▶ [EXERCISE REQUIREMENTS] Your task is to print the material below exactly as presented.
------------------------------------
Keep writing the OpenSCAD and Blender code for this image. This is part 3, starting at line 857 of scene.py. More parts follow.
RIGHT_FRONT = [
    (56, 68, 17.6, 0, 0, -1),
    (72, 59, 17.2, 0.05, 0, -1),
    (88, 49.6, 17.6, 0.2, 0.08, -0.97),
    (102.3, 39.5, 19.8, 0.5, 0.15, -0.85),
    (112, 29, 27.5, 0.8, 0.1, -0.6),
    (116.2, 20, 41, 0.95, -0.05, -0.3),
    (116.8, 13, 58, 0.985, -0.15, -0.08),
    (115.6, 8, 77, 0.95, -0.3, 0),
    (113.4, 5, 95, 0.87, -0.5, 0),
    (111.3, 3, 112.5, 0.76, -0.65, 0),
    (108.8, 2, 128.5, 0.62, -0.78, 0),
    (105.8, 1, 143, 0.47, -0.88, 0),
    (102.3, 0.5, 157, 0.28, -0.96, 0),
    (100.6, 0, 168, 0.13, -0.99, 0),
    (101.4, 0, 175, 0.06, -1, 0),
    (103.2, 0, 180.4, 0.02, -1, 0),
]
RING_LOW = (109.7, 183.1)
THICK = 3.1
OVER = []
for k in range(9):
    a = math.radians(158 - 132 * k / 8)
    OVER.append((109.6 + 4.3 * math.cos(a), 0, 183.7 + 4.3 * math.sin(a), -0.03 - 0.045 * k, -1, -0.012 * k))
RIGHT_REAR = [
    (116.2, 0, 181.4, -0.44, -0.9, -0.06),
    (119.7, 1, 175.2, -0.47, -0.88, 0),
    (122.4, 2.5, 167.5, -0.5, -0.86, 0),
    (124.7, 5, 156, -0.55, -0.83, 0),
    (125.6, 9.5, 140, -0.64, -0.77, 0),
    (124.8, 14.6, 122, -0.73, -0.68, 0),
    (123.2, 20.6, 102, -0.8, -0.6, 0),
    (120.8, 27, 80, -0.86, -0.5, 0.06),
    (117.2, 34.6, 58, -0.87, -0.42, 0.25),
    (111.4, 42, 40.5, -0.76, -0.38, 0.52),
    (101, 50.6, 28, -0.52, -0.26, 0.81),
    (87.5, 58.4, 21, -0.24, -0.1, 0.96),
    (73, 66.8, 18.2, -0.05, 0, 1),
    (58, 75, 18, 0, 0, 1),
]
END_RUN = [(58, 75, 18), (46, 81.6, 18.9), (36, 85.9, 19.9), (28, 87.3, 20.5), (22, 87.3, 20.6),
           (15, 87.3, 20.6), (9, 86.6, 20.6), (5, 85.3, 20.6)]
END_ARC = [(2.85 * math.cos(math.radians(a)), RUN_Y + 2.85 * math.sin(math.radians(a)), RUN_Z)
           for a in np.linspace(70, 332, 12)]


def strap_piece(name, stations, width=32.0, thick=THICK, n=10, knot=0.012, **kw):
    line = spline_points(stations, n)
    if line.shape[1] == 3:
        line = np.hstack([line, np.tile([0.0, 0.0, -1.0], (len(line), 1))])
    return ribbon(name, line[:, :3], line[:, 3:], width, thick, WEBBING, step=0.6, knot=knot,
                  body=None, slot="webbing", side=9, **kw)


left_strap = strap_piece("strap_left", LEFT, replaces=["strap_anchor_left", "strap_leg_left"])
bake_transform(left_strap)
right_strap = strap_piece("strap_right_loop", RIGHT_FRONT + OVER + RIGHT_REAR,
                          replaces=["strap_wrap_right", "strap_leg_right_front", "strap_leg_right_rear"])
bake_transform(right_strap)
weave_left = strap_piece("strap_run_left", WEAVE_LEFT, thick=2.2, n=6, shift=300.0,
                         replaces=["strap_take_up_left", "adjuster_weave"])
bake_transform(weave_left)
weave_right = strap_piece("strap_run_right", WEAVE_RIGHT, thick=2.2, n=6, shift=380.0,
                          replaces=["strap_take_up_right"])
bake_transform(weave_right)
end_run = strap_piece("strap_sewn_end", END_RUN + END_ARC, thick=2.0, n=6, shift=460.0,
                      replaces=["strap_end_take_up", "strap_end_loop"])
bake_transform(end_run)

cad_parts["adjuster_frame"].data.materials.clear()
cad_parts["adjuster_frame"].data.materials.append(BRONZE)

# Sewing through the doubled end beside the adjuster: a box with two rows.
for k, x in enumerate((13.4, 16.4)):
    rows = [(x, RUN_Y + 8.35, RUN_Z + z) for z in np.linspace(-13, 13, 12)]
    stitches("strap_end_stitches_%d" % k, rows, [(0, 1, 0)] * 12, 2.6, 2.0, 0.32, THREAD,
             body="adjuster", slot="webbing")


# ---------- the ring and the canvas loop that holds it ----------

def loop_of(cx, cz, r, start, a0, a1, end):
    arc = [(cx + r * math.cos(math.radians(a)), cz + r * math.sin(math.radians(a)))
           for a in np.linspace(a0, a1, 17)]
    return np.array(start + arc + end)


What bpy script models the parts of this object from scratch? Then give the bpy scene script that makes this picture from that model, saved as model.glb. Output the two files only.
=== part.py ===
------------------------------------
▶ [FINISHED ANSWER]
Keep writing the OpenSCAD and Blender code for this image. This is part 3, starting at line 857 of scene.py. More parts follow.
RIGHT_FRONT = [
    (56, 68, 17.6, 0, 0, -1),
    (72, 59, 17.2, 0.05, 0, -1),
    (88, 49.6, 17.6, 0.2, 0.08, -0.97),
    (102.3, 39.5, 19.8, 0.5, 0.15, -0.85),
    (112, 29, 27.5, 0.8, 0.1, -0.6),
    (116.2, 20, 41, 0.95, -0.05, -0.3),
    (116.8, 13, 58, 0.985, -0.15, -0.08),
    (115.6, 8, 77, 0.95, -0.3, 0),
    (113.4, 5, 95, 0.87, -0.5, 0),
    (111.3, 3, 112.5, 0.76, -0.65, 0),
    (108.8, 2, 128.5, 0.62, -0.78, 0),
    (105.8, 1, 143, 0.47, -0.88, 0),
    (102.3, 0.5, 157, 0.28, -0.96, 0),
    (100.6, 0, 168, 0.13, -0.99, 0),
    (101.4, 0, 175, 0.06, -1, 0),
    (103.2, 0, 180.4, 0.02, -1, 0),
]
RING_LOW = (109.7, 183.1)
THICK = 3.1
OVER = []
for k in range(9):
    a = math.radians(158 - 132 * k / 8)
    OVER.append((109.6 + 4.3 * math.cos(a), 0, 183.7 + 4.3 * math.sin(a), -0.03 - 0.045 * k, -1, -0.012 * k))
RIGHT_REAR = [
    (116.2, 0, 181.4, -0.44, -0.9, -0.06),
    (119.7, 1, 175.2, -0.47, -0.88, 0),
    (122.4, 2.5, 167.5, -0.5, -0.86, 0),
    (124.7, 5, 156, -0.55, -0.83, 0),
    (125.6, 9.5, 140, -0.64, -0.77, 0),
    (124.8, 14.6, 122, -0.73, -0.68, 0),
    (123.2, 20.6, 102, -0.8, -0.6, 0),
    (120.8, 27, 80, -0.86, -0.5, 0.06),
    (117.2, 34.6, 58, -0.87, -0.42, 0.25),
    (111.4, 42, 40.5, -0.76, -0.38, 0.52),
    (101, 50.6, 28, -0.52, -0.26, 0.81),
    (87.5, 58.4, 21, -0.24, -0.1, 0.96),
    (73, 66.8, 18.2, -0.05, 0, 1),
    (58, 75, 18, 0, 0, 1),
]
END_RUN = [(58, 75, 18), (46, 81.6, 18.9), (36, 85.9, 19.9), (28, 87.3, 20.5), (22, 87.3, 20.6),
           (15, 87.3, 20.6), (9, 86.6, 20.6), (5, 85.3, 20.6)]
END_ARC = [(2.85 * math.cos(math.radians(a)), RUN_Y + 2.85 * math.sin(math.radians(a)), RUN_Z)
           for a in np.linspace(70, 332, 12)]


def strap_piece(name, stations, width=32.0, thick=THICK, n=10, knot=0.012, **kw):
    line = spline_points(stations, n)
    if line.shape[1] == 3:
        line = np.hstack([line, np.tile([0.0, 0.0, -1.0], (len(line), 1))])
    return ribbon(name, line[:, :3], line[:, 3:], width, thick, WEBBING, step=0.6, knot=knot,
                  body=None, slot="webbing", side=9, **kw)


left_strap = strap_piece("strap_left", LEFT, replaces=["strap_anchor_left", "strap_leg_left"])
bake_transform(left_strap)
right_strap = strap_piece("strap_right_loop", RIGHT_FRONT + OVER + RIGHT_REAR,
                          replaces=["strap_wrap_right", "strap_leg_right_front", "strap_leg_right_rear"])
bake_transform(right_strap)
weave_left = strap_piece("strap_run_left", WEAVE_LEFT, thick=2.2, n=6, shift=300.0,
                         replaces=["strap_take_up_left", "adjuster_weave"])
bake_transform(weave_left)
weave_right = strap_piece("strap_run_right", WEAVE_RIGHT, thick=2.2, n=6, shift=380.0,
                          replaces=["strap_take_up_right"])
bake_transform(weave_right)
end_run = strap_piece("strap_sewn_end", END_RUN + END_ARC, thick=2.0, n=6, shift=460.0,
                      replaces=["strap_end_take_up", "strap_end_loop"])
bake_transform(end_run)

cad_parts["adjuster_frame"].data.materials.clear()
cad_parts["adjuster_frame"].data.materials.append(BRONZE)

# Sewing through the doubled end beside the adjuster: a box with two rows.
for k, x in enumerate((13.4, 16.4)):
    rows = [(x, RUN_Y + 8.35, RUN_Z + z) for z in np.linspace(-13, 13, 12)]
    stitches("strap_end_stitches_%d" % k, rows, [(0, 1, 0)] * 12, 2.6, 2.0, 0.32, THREAD,
             body="adjuster", slot="webbing")


# ---------- the ring and the canvas loop that holds it ----------

def loop_of(cx, cz, r, start, a0, a1, end):
    arc = [(cx + r * math.cos(math.radians(a)), cz + r * math.sin(math.radians(a)))
           for a in np.linspace(a0, a1, 17)]
    return np.array(start + arc + end)


What bpy script models the parts of this object from scratch? Then give the bpy scene script that makes this picture from that model, saved as model.glb. Output the two files only.
=== part.py ===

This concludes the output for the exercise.